» SUPPLIED MATERIAL:
------------------------
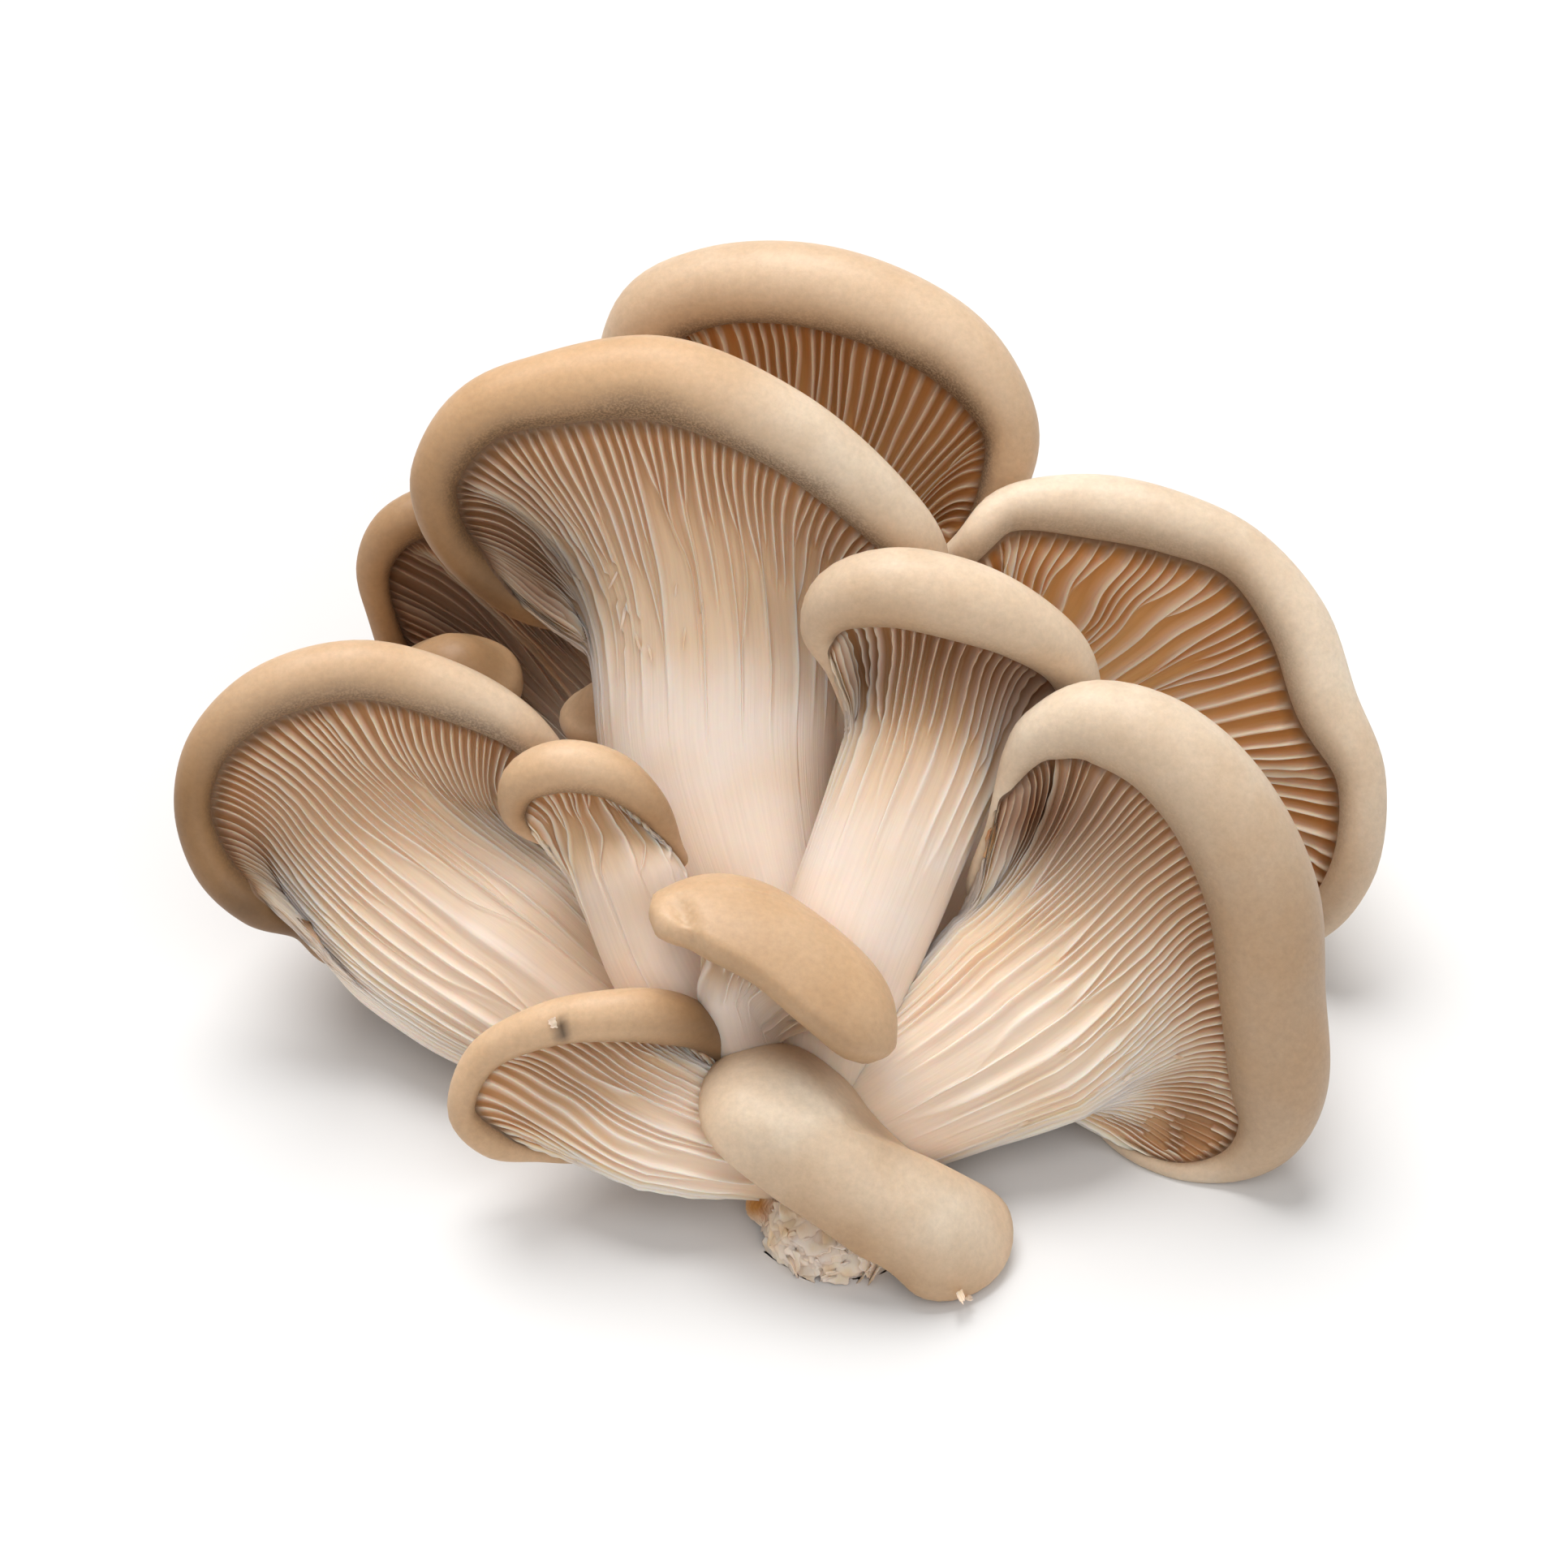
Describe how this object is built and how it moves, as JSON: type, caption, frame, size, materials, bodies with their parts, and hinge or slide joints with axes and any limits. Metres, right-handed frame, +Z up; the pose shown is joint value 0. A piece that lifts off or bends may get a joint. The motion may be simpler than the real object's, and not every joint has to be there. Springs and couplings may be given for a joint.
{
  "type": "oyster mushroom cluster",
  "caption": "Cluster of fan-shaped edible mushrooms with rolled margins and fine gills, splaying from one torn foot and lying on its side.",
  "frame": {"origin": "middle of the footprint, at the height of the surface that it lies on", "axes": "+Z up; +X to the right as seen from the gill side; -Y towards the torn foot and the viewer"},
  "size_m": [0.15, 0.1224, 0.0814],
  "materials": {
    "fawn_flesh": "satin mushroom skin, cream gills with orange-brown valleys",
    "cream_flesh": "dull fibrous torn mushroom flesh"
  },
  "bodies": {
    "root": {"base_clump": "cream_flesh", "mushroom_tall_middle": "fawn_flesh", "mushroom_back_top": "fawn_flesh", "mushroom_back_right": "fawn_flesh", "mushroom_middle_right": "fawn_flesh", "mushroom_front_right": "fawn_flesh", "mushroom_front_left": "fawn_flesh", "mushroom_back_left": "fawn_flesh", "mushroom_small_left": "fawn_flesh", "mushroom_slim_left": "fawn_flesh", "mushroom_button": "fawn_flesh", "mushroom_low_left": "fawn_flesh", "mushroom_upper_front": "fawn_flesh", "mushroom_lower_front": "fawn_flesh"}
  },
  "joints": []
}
------------------------
» AIM OF THE EXERCISE:
Please set down the whole listing above without altering a single line.

» WORKED SOLUTION:
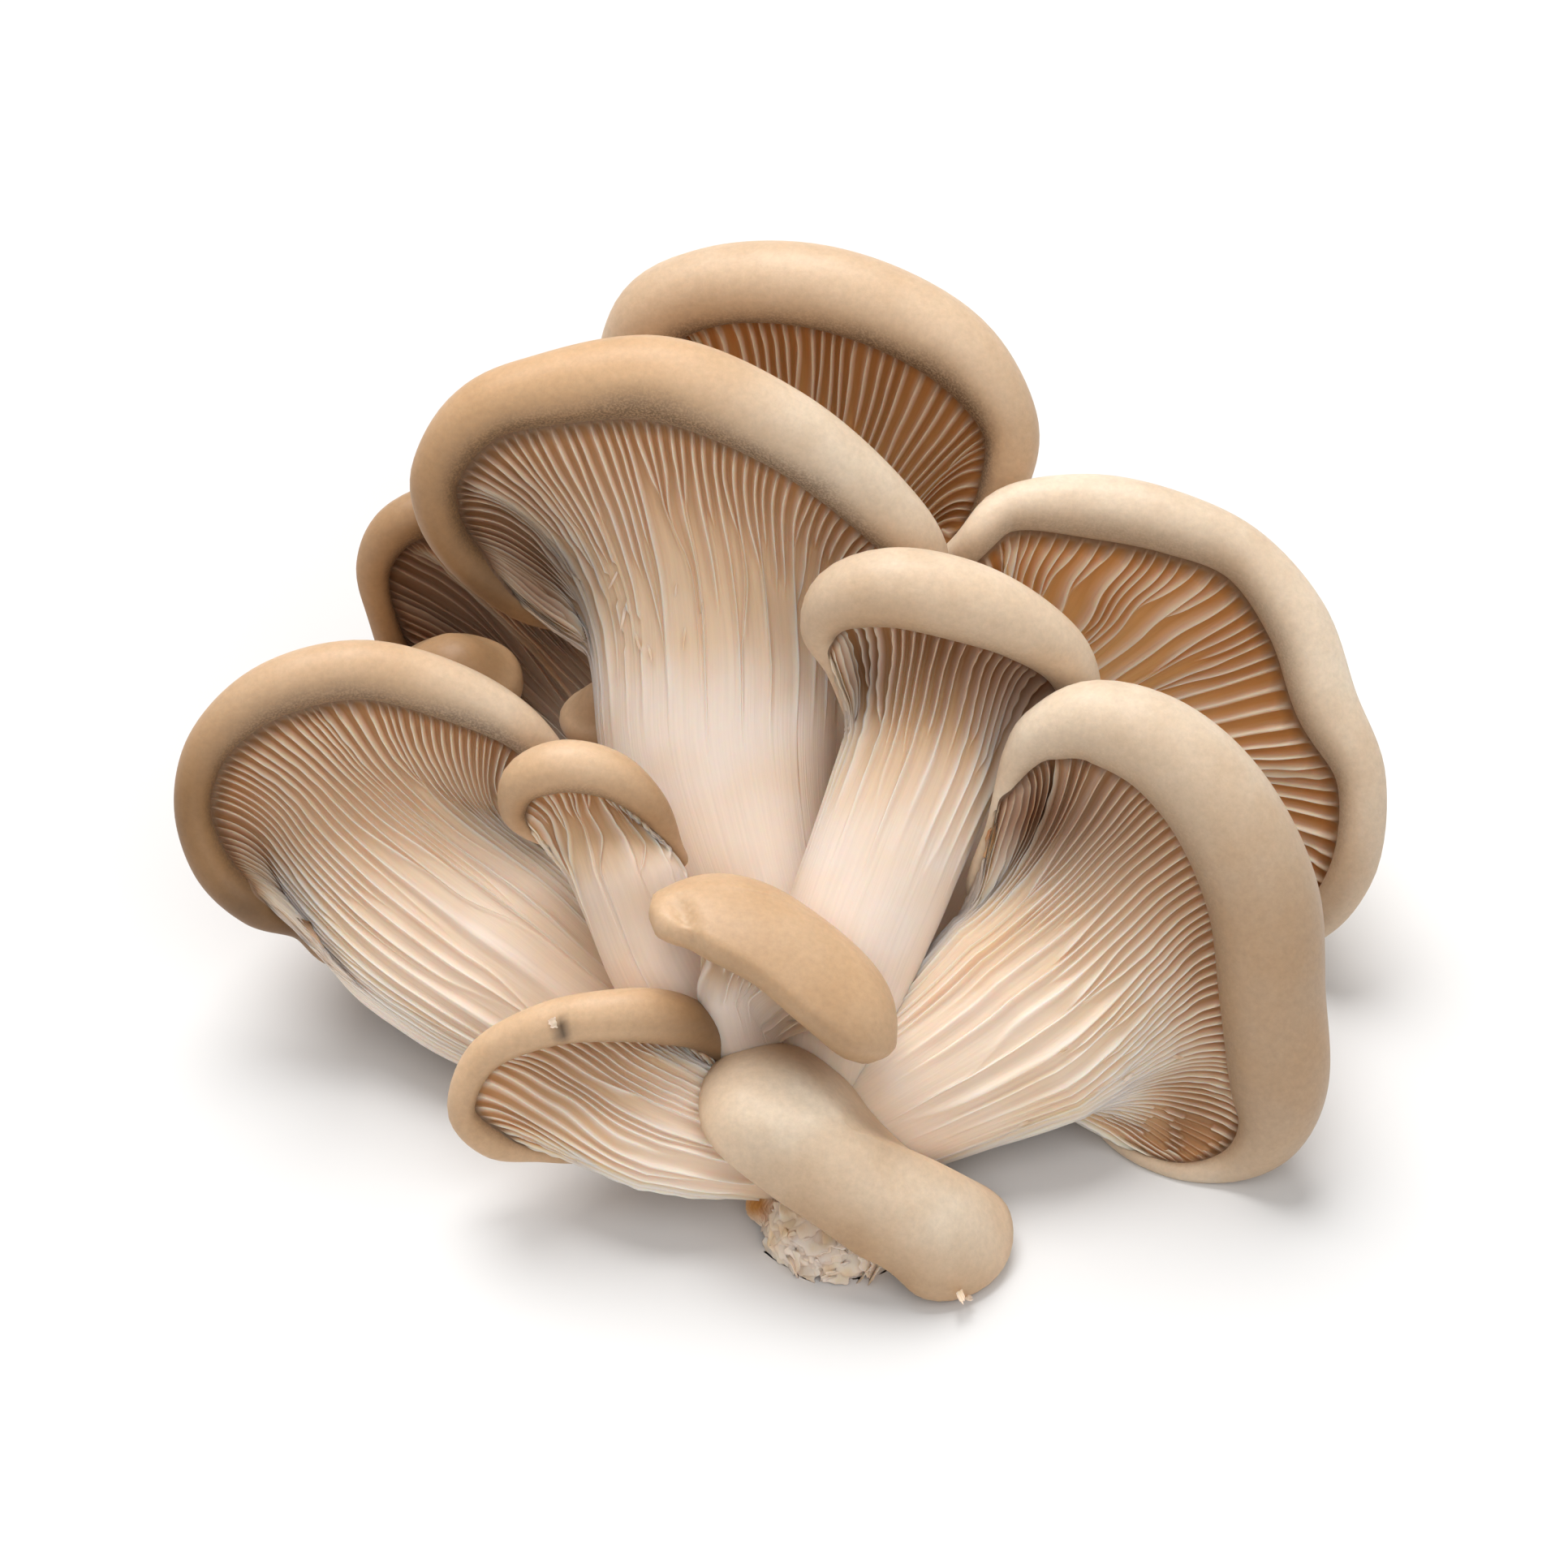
Describe how this object is built and how it moves, as JSON: type, caption, frame, size, materials, bodies with their parts, and hinge or slide joints with axes and any limits. Metres, right-handed frame, +Z up; the pose shown is joint value 0. A piece that lifts off or bends may get a joint. The motion may be simpler than the real object's, and not every joint has to be there. Springs and couplings may be given for a joint.
{
  "type": "oyster mushroom cluster",
  "caption": "Cluster of fan-shaped edible mushrooms with rolled margins and fine gills, splaying from one torn foot and lying on its side.",
  "frame": {"origin": "middle of the footprint, at the height of the surface that it lies on", "axes": "+Z up; +X to the right as seen from the gill side; -Y towards the torn foot and the viewer"},
  "size_m": [0.15, 0.1224, 0.0814],
  "materials": {
    "fawn_flesh": "satin mushroom skin, cream gills with orange-brown valleys",
    "cream_flesh": "dull fibrous torn mushroom flesh"
  },
  "bodies": {
    "root": {"base_clump": "cream_flesh", "mushroom_tall_middle": "fawn_flesh", "mushroom_back_top": "fawn_flesh", "mushroom_back_right": "fawn_flesh", "mushroom_middle_right": "fawn_flesh", "mushroom_front_right": "fawn_flesh", "mushroom_front_left": "fawn_flesh", "mushroom_back_left": "fawn_flesh", "mushroom_small_left": "fawn_flesh", "mushroom_slim_left": "fawn_flesh", "mushroom_button": "fawn_flesh", "mushroom_low_left": "fawn_flesh", "mushroom_upper_front": "fawn_flesh", "mushroom_lower_front": "fawn_flesh"}
  },
  "joints": []
}